* Start *

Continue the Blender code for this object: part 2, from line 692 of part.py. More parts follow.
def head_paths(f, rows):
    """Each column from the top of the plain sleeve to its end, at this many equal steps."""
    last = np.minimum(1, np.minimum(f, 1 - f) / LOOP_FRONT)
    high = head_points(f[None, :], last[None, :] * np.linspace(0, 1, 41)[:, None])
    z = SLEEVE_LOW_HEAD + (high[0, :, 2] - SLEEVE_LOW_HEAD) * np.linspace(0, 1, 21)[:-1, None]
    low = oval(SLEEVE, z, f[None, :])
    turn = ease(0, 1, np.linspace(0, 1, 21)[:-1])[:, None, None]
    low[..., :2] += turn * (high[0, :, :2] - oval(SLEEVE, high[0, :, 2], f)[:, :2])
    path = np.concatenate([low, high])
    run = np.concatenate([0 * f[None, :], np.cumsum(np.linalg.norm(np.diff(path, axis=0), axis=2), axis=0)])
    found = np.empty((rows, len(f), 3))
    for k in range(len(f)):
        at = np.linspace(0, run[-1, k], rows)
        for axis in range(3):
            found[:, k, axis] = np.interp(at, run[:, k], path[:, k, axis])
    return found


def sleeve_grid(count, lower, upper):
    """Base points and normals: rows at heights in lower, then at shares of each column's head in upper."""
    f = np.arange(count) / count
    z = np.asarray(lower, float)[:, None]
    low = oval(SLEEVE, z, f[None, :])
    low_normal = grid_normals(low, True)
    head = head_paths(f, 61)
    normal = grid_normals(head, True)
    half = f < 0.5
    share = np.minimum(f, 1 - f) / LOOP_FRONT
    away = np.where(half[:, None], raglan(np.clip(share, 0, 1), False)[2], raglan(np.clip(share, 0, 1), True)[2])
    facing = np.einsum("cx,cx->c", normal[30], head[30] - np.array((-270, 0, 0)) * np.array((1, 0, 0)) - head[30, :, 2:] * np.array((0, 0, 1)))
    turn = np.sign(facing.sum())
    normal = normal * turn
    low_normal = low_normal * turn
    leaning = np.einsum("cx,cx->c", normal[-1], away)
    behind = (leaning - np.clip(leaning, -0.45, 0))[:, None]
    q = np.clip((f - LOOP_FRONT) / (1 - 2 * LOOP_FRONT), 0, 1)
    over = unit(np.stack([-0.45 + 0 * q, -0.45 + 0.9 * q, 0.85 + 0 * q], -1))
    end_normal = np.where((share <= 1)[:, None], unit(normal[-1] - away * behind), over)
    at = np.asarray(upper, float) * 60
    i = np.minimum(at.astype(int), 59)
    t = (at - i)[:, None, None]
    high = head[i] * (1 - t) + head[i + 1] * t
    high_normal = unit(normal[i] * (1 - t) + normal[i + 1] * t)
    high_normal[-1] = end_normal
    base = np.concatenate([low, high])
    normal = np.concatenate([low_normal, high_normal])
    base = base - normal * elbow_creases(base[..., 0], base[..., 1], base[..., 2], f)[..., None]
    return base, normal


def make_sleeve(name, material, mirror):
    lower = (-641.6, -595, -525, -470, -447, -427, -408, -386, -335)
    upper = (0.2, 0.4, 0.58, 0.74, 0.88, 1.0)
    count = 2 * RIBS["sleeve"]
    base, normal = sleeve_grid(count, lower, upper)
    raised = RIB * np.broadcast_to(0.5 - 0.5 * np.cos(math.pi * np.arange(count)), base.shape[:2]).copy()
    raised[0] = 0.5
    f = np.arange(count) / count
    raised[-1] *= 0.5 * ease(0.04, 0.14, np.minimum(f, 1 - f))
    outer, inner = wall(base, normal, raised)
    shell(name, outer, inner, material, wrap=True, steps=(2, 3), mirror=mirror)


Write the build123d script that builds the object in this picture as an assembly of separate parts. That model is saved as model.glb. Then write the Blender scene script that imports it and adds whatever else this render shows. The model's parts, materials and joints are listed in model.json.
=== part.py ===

* End *

## [Exercise prompt]
Report the number of lines of the listing above that hold the string "from", with no other text.

## [Correct response]
2